Metropolitan News-Enterprise

 

Thursday, May 28, 2009

 

Page 1

 

Marriage Battle Moves to U.S. Court as Injunction Hearing Set

 

By KENNETH OFGANG, Staff Writer

 

A federal district judge will hear arguments July 2 on a new suit claiming that Proposition 8 violates the U.S. Constitution’s equal protection and due process clauses, an attorney for the plaintiffs said yesterday.

Theodore Boutros of Gibson, Dunn & Crutcher, one of several attorneys representing two couples who brought suit last Friday challenging the state’s ban on same-sex marriage, told the MetNews that Chief U.S. District Judge Vaughn Walker of the Northern District of California had set a hearing on the plaintiffs’ request for a preliminary injunction.

Earlier yesterday, two other attorneys for the plaintiffs, former Solicitor General Theodore B. Olson and David Boies, held a press conference at the Biltmore Hotel in downtown Los Angeles to explain the suit. The pair said they had been in discussions for some time about bringing the challenge, in anticipation that the state Supreme Court would uphold the initiative, as it did on Tuesday.

Federal Questions Unanswered

They noted that the California court addressed only the issue of whether Proposition 8 validly amended the state Constitution, and did not discuss questions of federal constitutional law.

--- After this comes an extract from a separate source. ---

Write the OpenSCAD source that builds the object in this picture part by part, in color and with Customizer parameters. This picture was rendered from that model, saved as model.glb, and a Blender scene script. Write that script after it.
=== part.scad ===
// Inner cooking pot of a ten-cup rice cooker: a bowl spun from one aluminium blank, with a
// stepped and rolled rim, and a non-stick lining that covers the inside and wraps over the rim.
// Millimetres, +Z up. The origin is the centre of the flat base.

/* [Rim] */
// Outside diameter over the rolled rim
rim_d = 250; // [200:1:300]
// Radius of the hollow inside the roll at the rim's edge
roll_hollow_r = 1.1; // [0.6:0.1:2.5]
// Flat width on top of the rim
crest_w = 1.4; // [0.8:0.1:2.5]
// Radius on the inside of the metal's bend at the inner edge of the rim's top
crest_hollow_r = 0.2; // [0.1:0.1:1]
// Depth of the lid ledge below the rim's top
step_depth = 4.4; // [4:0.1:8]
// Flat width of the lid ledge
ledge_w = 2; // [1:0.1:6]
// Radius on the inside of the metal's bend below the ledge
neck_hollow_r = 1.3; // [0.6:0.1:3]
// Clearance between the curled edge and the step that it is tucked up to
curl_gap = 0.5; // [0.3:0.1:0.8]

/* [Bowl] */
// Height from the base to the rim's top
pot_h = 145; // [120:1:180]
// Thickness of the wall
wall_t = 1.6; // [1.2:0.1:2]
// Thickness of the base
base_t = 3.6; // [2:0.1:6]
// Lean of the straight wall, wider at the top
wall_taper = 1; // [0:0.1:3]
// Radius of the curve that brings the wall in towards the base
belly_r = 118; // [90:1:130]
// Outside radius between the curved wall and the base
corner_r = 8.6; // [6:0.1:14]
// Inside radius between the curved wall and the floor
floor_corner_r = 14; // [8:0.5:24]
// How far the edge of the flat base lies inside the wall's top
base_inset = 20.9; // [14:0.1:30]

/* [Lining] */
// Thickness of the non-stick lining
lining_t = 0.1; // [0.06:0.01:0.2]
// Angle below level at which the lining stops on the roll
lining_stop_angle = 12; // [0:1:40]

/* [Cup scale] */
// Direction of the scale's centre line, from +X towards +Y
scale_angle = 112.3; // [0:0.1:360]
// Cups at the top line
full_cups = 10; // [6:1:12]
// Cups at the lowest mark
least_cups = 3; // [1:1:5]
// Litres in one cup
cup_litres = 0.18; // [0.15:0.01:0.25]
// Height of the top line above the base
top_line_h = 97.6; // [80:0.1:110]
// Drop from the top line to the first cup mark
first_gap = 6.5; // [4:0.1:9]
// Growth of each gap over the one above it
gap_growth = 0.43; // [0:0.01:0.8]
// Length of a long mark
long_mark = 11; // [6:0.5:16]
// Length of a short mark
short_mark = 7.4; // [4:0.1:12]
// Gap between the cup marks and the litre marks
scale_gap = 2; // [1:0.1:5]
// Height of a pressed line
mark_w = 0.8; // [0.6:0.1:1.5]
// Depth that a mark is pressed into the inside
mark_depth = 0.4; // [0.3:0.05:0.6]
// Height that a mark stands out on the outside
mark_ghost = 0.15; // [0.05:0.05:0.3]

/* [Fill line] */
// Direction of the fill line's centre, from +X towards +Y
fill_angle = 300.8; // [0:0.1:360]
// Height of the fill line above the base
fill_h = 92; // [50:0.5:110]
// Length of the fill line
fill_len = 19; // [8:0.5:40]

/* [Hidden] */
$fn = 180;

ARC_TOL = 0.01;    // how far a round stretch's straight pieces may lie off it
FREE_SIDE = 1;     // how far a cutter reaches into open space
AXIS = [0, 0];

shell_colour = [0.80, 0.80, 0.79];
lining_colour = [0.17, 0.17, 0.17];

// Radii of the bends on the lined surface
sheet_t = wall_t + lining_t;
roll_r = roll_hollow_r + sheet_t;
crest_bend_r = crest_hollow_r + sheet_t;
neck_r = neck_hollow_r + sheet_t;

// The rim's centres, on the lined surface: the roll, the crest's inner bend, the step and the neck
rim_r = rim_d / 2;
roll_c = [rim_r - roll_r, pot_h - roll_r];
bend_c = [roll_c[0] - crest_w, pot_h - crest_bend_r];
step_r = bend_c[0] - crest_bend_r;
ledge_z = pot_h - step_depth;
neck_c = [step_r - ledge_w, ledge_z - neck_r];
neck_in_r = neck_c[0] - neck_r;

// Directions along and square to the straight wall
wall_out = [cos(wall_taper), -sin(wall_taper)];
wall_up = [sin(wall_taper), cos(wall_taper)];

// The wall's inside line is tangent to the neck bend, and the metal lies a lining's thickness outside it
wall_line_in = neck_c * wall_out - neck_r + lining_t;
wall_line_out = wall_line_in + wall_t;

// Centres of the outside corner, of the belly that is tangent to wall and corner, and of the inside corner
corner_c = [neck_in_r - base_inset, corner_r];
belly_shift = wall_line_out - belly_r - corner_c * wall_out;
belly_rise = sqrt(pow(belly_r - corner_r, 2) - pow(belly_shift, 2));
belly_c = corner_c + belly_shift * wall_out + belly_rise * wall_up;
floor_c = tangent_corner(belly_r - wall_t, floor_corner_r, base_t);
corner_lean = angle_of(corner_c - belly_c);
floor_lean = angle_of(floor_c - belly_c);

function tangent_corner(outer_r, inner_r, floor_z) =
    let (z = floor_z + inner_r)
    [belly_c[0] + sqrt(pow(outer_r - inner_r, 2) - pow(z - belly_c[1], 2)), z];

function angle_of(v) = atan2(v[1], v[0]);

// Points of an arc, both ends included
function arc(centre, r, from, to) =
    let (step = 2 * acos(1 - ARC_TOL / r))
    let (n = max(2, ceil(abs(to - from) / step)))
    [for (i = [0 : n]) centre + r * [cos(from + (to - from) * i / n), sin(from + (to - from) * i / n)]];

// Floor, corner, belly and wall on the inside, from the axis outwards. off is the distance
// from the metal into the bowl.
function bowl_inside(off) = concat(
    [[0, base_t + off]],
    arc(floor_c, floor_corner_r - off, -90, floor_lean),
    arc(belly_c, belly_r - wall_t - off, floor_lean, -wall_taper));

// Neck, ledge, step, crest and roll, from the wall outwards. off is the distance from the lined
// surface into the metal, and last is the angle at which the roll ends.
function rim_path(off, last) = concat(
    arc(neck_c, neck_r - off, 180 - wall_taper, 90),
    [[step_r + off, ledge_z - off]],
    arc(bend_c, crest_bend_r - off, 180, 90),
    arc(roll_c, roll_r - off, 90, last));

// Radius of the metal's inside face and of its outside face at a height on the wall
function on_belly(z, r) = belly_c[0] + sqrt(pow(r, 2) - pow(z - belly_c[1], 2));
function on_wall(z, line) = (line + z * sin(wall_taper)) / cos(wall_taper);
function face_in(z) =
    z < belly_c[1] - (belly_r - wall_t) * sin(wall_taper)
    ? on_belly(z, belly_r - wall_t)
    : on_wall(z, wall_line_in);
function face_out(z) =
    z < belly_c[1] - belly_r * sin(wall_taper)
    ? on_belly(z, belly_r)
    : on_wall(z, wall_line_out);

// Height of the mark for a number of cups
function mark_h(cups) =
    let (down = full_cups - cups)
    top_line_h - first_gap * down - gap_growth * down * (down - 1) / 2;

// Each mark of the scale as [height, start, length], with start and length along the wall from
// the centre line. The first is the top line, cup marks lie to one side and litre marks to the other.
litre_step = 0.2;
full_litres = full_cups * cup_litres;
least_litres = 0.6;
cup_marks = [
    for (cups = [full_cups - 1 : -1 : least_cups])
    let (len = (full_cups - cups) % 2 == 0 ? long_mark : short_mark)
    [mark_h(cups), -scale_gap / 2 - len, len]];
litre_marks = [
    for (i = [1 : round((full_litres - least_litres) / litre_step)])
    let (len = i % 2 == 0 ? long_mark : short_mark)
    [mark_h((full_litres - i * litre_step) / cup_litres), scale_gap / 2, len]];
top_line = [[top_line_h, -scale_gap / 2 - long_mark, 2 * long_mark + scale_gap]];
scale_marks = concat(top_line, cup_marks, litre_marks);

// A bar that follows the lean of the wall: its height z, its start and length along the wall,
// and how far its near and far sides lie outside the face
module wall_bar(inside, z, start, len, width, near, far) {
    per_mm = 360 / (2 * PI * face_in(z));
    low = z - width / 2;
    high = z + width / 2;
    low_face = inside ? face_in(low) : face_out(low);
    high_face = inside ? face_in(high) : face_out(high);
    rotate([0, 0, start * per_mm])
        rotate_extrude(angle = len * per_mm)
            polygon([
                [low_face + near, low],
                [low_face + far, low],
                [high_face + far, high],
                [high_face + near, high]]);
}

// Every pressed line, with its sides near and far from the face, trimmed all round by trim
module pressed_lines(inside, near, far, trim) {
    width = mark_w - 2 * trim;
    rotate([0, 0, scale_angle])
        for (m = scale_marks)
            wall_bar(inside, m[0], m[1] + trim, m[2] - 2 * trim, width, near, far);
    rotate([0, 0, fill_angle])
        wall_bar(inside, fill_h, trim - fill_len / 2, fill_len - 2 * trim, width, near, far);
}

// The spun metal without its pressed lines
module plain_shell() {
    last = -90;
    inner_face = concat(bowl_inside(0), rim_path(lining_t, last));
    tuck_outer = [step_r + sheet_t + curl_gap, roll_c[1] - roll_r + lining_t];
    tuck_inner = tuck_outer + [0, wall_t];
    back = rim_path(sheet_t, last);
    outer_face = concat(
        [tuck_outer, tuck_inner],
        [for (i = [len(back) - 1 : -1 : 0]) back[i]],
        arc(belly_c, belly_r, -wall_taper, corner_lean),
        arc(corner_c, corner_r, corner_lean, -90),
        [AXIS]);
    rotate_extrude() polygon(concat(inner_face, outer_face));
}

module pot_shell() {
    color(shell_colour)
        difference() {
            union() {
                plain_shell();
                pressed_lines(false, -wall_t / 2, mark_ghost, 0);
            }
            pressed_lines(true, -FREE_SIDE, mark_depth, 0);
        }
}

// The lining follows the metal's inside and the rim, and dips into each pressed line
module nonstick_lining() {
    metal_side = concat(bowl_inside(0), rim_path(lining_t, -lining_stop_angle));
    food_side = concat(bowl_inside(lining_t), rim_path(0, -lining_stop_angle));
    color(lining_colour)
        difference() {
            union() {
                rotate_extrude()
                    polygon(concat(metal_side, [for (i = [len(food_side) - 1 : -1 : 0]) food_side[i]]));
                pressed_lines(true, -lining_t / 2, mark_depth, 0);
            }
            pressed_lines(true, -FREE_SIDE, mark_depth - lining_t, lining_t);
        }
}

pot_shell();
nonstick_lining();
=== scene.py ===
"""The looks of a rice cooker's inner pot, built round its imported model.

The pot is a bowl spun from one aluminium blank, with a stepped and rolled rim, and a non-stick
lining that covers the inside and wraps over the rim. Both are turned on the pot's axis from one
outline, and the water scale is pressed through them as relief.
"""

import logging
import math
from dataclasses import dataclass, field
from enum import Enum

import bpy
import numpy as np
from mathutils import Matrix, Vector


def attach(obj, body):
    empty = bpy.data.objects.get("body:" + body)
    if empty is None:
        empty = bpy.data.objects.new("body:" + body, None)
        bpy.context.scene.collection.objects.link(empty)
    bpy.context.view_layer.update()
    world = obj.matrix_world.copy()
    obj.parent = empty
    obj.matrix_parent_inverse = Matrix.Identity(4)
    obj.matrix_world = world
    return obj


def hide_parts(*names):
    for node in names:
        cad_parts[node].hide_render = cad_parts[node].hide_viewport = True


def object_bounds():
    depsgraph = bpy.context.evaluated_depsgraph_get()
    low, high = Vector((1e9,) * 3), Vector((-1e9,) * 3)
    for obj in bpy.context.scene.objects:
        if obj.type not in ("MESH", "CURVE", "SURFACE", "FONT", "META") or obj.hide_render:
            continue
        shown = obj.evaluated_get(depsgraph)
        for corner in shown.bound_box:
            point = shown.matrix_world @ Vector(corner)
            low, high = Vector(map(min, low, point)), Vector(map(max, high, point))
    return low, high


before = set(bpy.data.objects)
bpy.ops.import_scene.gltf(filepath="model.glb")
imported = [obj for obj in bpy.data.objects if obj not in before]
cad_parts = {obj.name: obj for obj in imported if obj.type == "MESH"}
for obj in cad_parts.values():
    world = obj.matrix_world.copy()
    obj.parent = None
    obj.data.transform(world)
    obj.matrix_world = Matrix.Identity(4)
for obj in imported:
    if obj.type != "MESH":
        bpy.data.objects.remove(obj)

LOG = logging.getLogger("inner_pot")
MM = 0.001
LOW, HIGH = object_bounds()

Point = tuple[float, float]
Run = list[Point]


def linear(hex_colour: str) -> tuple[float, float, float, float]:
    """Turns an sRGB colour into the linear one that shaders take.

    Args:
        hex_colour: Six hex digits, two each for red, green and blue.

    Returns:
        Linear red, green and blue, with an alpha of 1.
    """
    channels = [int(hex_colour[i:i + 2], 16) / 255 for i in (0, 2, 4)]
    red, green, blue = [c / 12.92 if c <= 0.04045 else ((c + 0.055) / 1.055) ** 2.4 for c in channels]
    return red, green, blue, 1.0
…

The two attorneys, and some of the reporters present at the news conference, noted the unusual nature of their collaboration. The two argued on opposite sides of the U.S. Supreme Court’s Bush v. Gore case, with Olson representing then-presidential nominee George W. Bush in his successful bid to block a statewide recount of the 2000 presidential vote in Florida, and Boies the lead counsel for Democratic candidate Al Gore.

Boies said he joined the litigation at Olson’s invitation, and that the two had been friends for years. Olson said the suit was “not about liberal or conservative, Democrat or Republican,” but about whether same sex couples would get “the freedoms to which they are entitled under the Constitution.”

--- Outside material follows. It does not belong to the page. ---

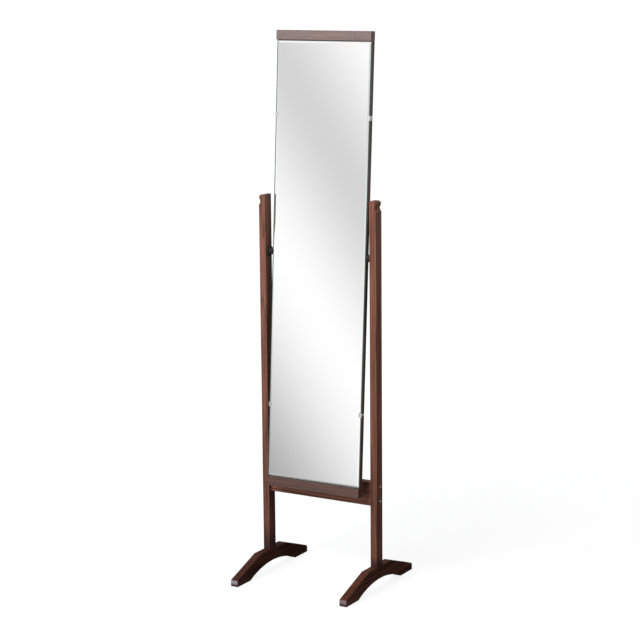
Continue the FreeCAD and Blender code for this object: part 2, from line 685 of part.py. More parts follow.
def make_stile(word, hand):
    """Stile behind one long edge of the glass: it carries the pivot pin, the clips and the back board."""
    body = new_body(f"{word}_stile")
    side = f"{hand} * panel_side"
    stile_edge = f"{hand} * stile_edge"
    pad(body, "stile", "XZ_Plane", "glass_back", "panel_back",
        rectangle(side, "bottom_rail_edge", stile_edge, "top_rail_edge"))
    outermost = value(side)

    def at_back_corner(edge):
        centre = edge.CenterOfMass
        return runs_along(edge, ALONG_Z) and abs(centre.x - outermost) < SAME_PLACE and centre.y > 0

    round_edges(body, "eased", "wood_ease", at_back_corner)
    rebate(body, "board_rebate", "XZ_Plane", "board_front", "panel_back + overrun",
           rectangle(f"{hand} * (stile_edge - overrun)", "bottom_rail_edge - overrun",
                     f"{hand} * rebate_side", "top_rail_edge + overrun"))
    drill(body, "pin_hole", "YZ_Plane", side, f"{hand} * (panel_side - pin_bite - hole_run / 2)",
          [("0", "0")], fitted("pin_diameter"))
    drill(body, "clip_holes", "YZ_Plane", side, f"{hand} * (panel_side - clip_screw_length - hole_run / 2)",
          [("clip_screw_plane", f"{up} * clip_spread - pivot_raise") for up in (-1, 1)],
          fitted("clip_screw_diameter"))
    for name, edge, way in (("top", "top_rail_edge", -1), ("bottom", "bottom_rail_edge", 1)):
        level = value(edge)
        drill_frame_dowels(body, f"{name}_dowel_holes", False, edge,
                           f"{edge} + {way} * (frame_dowel_length / 2 + hole_run / 2)",
                           lambda x, z: x * hand > 0 and z == level)
    drill_frame_dowels(body, "middle_dowel_holes", True, stile_edge,
                       f"{hand} * (stile_edge + frame_dowel_length / 2 + hole_run / 2)",
                       lambda x, z: x * hand > 0)
    drill(body, "board_screw_holes", "XZ_Plane", "panel_back - board_screw_length - hole_run / 4",
          "board_front", [(f"{hand} * board_screw_side", z) for z in board_screw_levels()],
          fitted("board_screw_diameter"))
    hang(keep(body))


def make_middle_rail():
    """Hidden rail that keeps the stiles apart at the pivots' height."""
    body = new_body("middle_rail")
    pad(body, "rail", "XZ_Plane", "glass_back", "board_front",
        rectangle("-stile_edge", "-middle_rail_half", "stile_edge", "middle_rail_half"))
    for word, hand in SIDES.items():
        drill_frame_dowels(body, f"{word}_dowel_holes", True, f"{hand} * stile_edge",
                           f"{hand} * (stile_edge - frame_dowel_length / 2 - hole_run / 2)",
                           lambda x, z: x * hand > 0)
    hang(keep(body))


def make_frame_dowels():
    dowels = []
    along_x = FreeCAD.Rotation(FreeCAD.Vector(0, 1, 0), 90)
    for number, (x, z, runs_x) in enumerate(frame_dowel_places(), 1):
        name = f"frame_dowel_{number}"
        if runs_x:
            start = (f"{x} - frame_dowel_length / 2", "frame_core", z, along_x)
        else:
            start = (x, "frame_core", f"{z} - frame_dowel_length / 2")
        dowels.append(dowel(name, "frame_dowel_diameter", "frame_dowel_length", *start))
    hang(group("frame_dowels", dowels))


def board_screw_levels():
    steps = range(BOARD_SCREWS_PER_SIDE)
    return [f"panel_bottom + board_screw_end + {step} * board_screw_pitch" for step in steps]


def make_board():
    """Thin back board let in flush with the frame's back, with a row of screws down each side."""
    body = new_body("back_panel")
    pad(body, "board", "XZ_Plane", "board_front", "panel_back",
        rectangle("glass_play - rebate_side", "rebate_bottom + glass_play", "rebate_side - glass_play",
                  "rebate_top - glass_play"))
    centres = [(f"{hand} * board_screw_side", z) for hand in SIDES.values() for z in board_screw_levels()]
    drill(body, "screw_holes", "XZ_Plane", "board_front", "panel_back", centres,
          fitted("board_screw_diameter"))
    hang(keep(body))
    backward = FreeCAD.Rotation(FreeCAD.Vector(0, 0, 1), 90)
    screws = []
    for number, (x, z) in enumerate(centres, 1):
        screw = wood_screw(f"board_screw_{number}", "board_screw_diameter", "board_screw_length",
                           "board_head_diameter", "0", "board_head_height")
        place(screw, x, "panel_back", z, backward)
        screws.append(screw)
    hang(group("back_panel_screws", screws))


def make_clips():
    """Bright L-shaped clips over the glass's long edges, each screwed to the stile's side."""
    screws = []
    for level, up in (("upper", 1), ("lower", -1)):
        middle = f"{up} * clip_spread - pivot_raise"
        for word, hand in SIDES.items():
            body = new_body(f"{level}_{word}_clip")
            side = f"{hand} * panel_side"
            outside = f"{hand} * (panel_side + clip_sheet)"
            tab = f"{hand} * (panel_side - clip_reach)"
            height = (f"{middle} - clip_height / 2", f"{middle} + clip_height / 2")
            pad(body, "clip", "XY_Plane", *height, [
                (tab, "-(glass_lead + clip_sheet)"),
                (outside, "-(glass_lead + clip_sheet)"),
                (outside, "clip_leg - glass_lead"),
                (side, "clip_leg - glass_lead"),
                (side, "-glass_lead"),
                (tab, "-glass_lead"),
            ])
            bend = value(outside)

            def at_bend(edge):
                centre = edge.CenterOfMass
                return runs_along(edge, ALONG_Z) and abs(centre.x - bend) < SAME_PLACE and centre.y < 0

            round_edges(body, "bend", f"clip_sheet * {BEND_ROUND}", at_bend)
            drill(body, "screw_hole", "YZ_Plane", side, outside, [("clip_screw_plane", middle)],
                  fitted("clip_screw_diameter"))
            hang(keep(body))
            screw = wood_screw(f"{level}_{word}_clip_screw", "clip_screw_diameter",
                               "clip_screw_length + clip_sheet", "clip_head_diameter", "0",
                               "clip_head_height")
            facing = FreeCAD.Rotation(FreeCAD.Vector(0, 0, 1), 90 - 90 * hand)
            place(screw, outside, "clip_screw_plane", middle, facing)
            screws.append(screw)
    hang(group("clip_screws", screws))


def make_pivot(word, hand):
    """Steel pin fixed in the stile, and the collar between the stile and the bush's flange."""
    pin = new_body(f"{word}_pivot_pin")
    radius = "pin_diameter / 2"
    turn(pin, "pin", [
        (f"{hand} * (panel_side - pin_bite)", "0"),
        (f"{hand} * (panel_side - pin_bite)", radius),
        (f"{hand} * (inner_face + pin_reach - end_chamfer)", radius),
        (f"{hand} * (inner_face + pin_reach)", f"{radius} - end_chamfer"),
        (f"{hand} * (inner_face + pin_reach)", "0"),
    ])
    hang(keep(pin))
    collar = new_body(f"{word}_pivot_collar")
    bore = f"{radius} + fixed_play"
    rim = "collar_diameter / 2"
    turn(collar, "collar", [
        (f"{hand} * panel_side", bore),
        (f"{hand} * panel_side", rim),
        (f"{hand} * flange_face", rim),
        (f"{hand} * flange_face", bore),
    ])
    hang(keep(collar))


def build():
    fill_sheet()
    for word, hand in SIDES.items():
        make_post(word, hand)
        make_foot(word, hand)
        make_bush(word, hand)
        make_stile(word, hand)
        make_pivot(word, hand)
    make_crossbar()
    make_crossbar_fixings()
    make_foot_fixings()
    make_glass()
    make_rail("top_rail", "panel_top", "top_rail_edge", 1)
    make_rail("bottom_rail", "panel_bottom", "bottom_rail_edge", -1)
    make_middle_rail()
    make_frame_dowels()
    make_board()
    make_clips()
    DOC.recompute()


def check():
    """Stop before anything is written if an object failed or a node's shape isn't sound."""
    for item in DOC.Objects:
        if "Invalid" in item.State or "Error" in item.State:
            raise RuntimeError(f"{item.Label} failed: {item.State}")
    for node in NODES:
        if node.Shape.isNull() or not node.Shape.isValid() or not node.Shape.Solids:
            raise RuntimeError(f"{node.Label} has no valid solid")


def write():
    os.makedirs("parts", exist_ok=True)
    for node in NODES:
        node.Shape.exportStep(os.path.join("parts", f"{node.Label}.step"))
        box = node.Shape.BoundBox
        spans = ((box.XMin, box.XMax), (box.YMin, box.YMax), (box.ZMin, box.ZMax))
        extent = "  ".join(f"{low:8.2f} {high:8.2f}" for low, high in spans)
        print(f"{node.Label:20s} {len(node.Shape.Solids):2d} solids  {node.Shape.Volume:10.0f} mm3  {extent}")


build()
check()
write()
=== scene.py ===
# %% [markdown]
# # A cheval mirror, dressed for its picture
#
# A cheval mirror is a long looking-glass that tilts between two posts. This one is a narrow, modern kind: slim
# stained posts on arched feet, one low crossbar, and a bevelled glass held by small bright clips.
#
# The shapes come ready-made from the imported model, so this lesson is about everything that a shape can't say by
# itself: what timber, glass, plated metal and plastic look like, and which light shows them. The first cell loads
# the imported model.

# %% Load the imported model
import math

import bpy
import numpy as np
from mathutils import Matrix, Vector


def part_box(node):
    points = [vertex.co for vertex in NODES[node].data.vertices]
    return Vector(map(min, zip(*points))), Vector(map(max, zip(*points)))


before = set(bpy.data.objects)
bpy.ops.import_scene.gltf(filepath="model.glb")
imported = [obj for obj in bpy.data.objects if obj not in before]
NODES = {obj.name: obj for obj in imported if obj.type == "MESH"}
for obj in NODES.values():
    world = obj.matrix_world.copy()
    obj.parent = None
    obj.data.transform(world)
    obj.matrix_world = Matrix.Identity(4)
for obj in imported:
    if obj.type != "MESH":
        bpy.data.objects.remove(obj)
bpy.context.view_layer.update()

# %% [markdown]
# ## Where things are
#
# A piece of timber has its grain along its length, and the panel leans, so the materials need to know a few
# directions. They could be typed in, but what is read from the model can't drift away from it. The glass is much
# longer than it is wide or thick, so the direction in which its corners spread most is the panel's own "up".

# %% Measure the panel's lean
def corners(name):
    """A node's vertices as rows of x, y and z, in metres."""
    mesh = NODES[name].data
    places = np.zeros(len(mesh.vertices) * 3, np.float32)
    mesh.vertices.foreach_get("co", places)
    return places.reshape(-1, 3).astype(float)


glass_places = corners("mirror_glass")
glass_middle = (glass_places.max(0) + glass_places.min(0)) / 2
panel_up = np.linalg.svd(glass_places - glass_middle, full_matrices=False)[2][0]
panel_up *= np.sign(panel_up[2])
lean = math.atan2(panel_up[1], panel_up[2])
panel_front = Vector((0, -math.cos(lean), math.sin(lean)))
print("the panel leans back by", round(math.degrees(lean), 2), "degrees")

# %% [markdown]
# ## The camera
#
# The mirror is seen from the front and from 30 degrees round to its right, so that both the glass and the right
# post's outer face show. A long lens from five metres keeps the posts almost parallel. The camera is placed first,
# because light and reflections only make sense from a known place.
#
# Blender's camera looks along its own -Z with +Y up. Turning it by three angles in a row (round to the side, down
# towards the floor, and a slight roll) is how a photographer would move a tripod head.

# %% Set up the camera
CAMERA_TURN = 30.5213
CAMERA_DISTANCE = 5.1384
CAMERA_HEIGHT = 1.6973
CAMERA_YAW = 0.008
CAMERA_PITCH = -10.6979
CAMERA_ROLL = -0.5216
LENS = 108.87
SENSOR = 36


def turned(degrees, axis):
    """A turn by an angle about one axis, as a 4 x 4 matrix."""
    return Matrix.Rotation(math.radians(degrees), 4, axis)


turn = math.radians(CAMERA_TURN)
camera_place = Vector((CAMERA_DISTANCE * math.sin(turn), -CAMERA_DISTANCE * math.cos(turn), CAMERA_HEIGHT))
camera_data = bpy.data.cameras.new("camera")
camera_data.lens = LENS
camera_data.sensor_width = SENSOR
camera = bpy.data.objects.new("camera", camera_data)
bpy.context.scene.collection.objects.link(camera)
camera.matrix_world = (
    Matrix.Translation(camera_place)
    @ turned(CAMERA_TURN + CAMERA_YAW, "Z")
    @ turned(90 + CAMERA_PITCH, "X")
    @ turned(CAMERA_ROLL, "Z")
)
bpy.context.scene.camera = camera
print("camera at", tuple(round(v, 3) for v in camera_place))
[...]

In response to a reporter’s question about whether there was a conflict between his advocacy of marriage equality and his membership in the Federalist Society, a conservative legal group, Olson said that the group was not “anti-gay,” and “does not have any creed at all.”

The society “believes in limited government,” and while other members may define that differently, Olson said, “I feel very, very strongly that this is the right position…for America.”

He compared the suit to Loving v. Virginia, in which the Supreme Court said states could not ban interracial marriage.

‘Basic Liberties’

The complaint by Kris Perry and Sandy Stier of Berkeley and Paul Katami and Jeff Zarrillo of Burbank alleges that Proposition 8 denies gays and lesbians “the basic liberties and equal protection under the law that are guaranteed by the Fourteenth Amendment of the United States Constitution.”

Specifically, the plaintiffs contend that the ban violates substantive due process by impinging on fundamental liberties; treats same-sex and male-female couples unequally;  imposes on gays and lesbians a form of second-class citizenship, and discriminates based on gender and sexual orientation.

The action does not directly challenge other impediments to full recognition of same-sex marriages such as the federal Defense of Marriage Act, which precludes federal recognition of same-sex marriages—even where lawful in the states or foreign countries in which they occur—and permits individual states to refuse to recognize such marriages.

Boutros, however, noted that a constitutional challenge to DOMA is pending in federal court in Massachusetts, where same-sex marriage is legal, and said that a broad ruling in his clients’ suit could impact the future of DOMA and of other states’ marriage bans.

New England States

Same-sex marriage is also legal in Connecticut, Vermont and Maine. Legislation permitting it in New Hampshire was recently vetoed by that state’s governor, who said he would sign a bill if certain changes were made.

Andrew Pugno, an attorney for Proposition 8 supporters, issued the following statement in response to Boies’ and Olson’s press conference:

“Just one day after the California Supreme Court upheld Prop 8, the will of the voters is under attack once again.  This new federal lawsuit, brought by a pair of prominent but socially liberal lawyers, has very little chance of succeeding.  But we will take it seriously and take action to provide a vigorous defense of Prop 8, just as we did in the California courts.” 

Some opponents of Proposition 8 said they were unhappy about the suit.

The American Civil Liberties Union, Lambda Legal and other national organizations issued a statement saying they think the U.S. Supreme Court is not ready to rule in their favor on the issue.

“In our view, the best way to win marriage equality nationally is to continue working state by state, not to bring premature federal challenges that pose a very high risk of setting a negative U.S. Supreme Court precedent,” Shannon Minter, legal director of the National Center for Lesbian Rights, said in the release.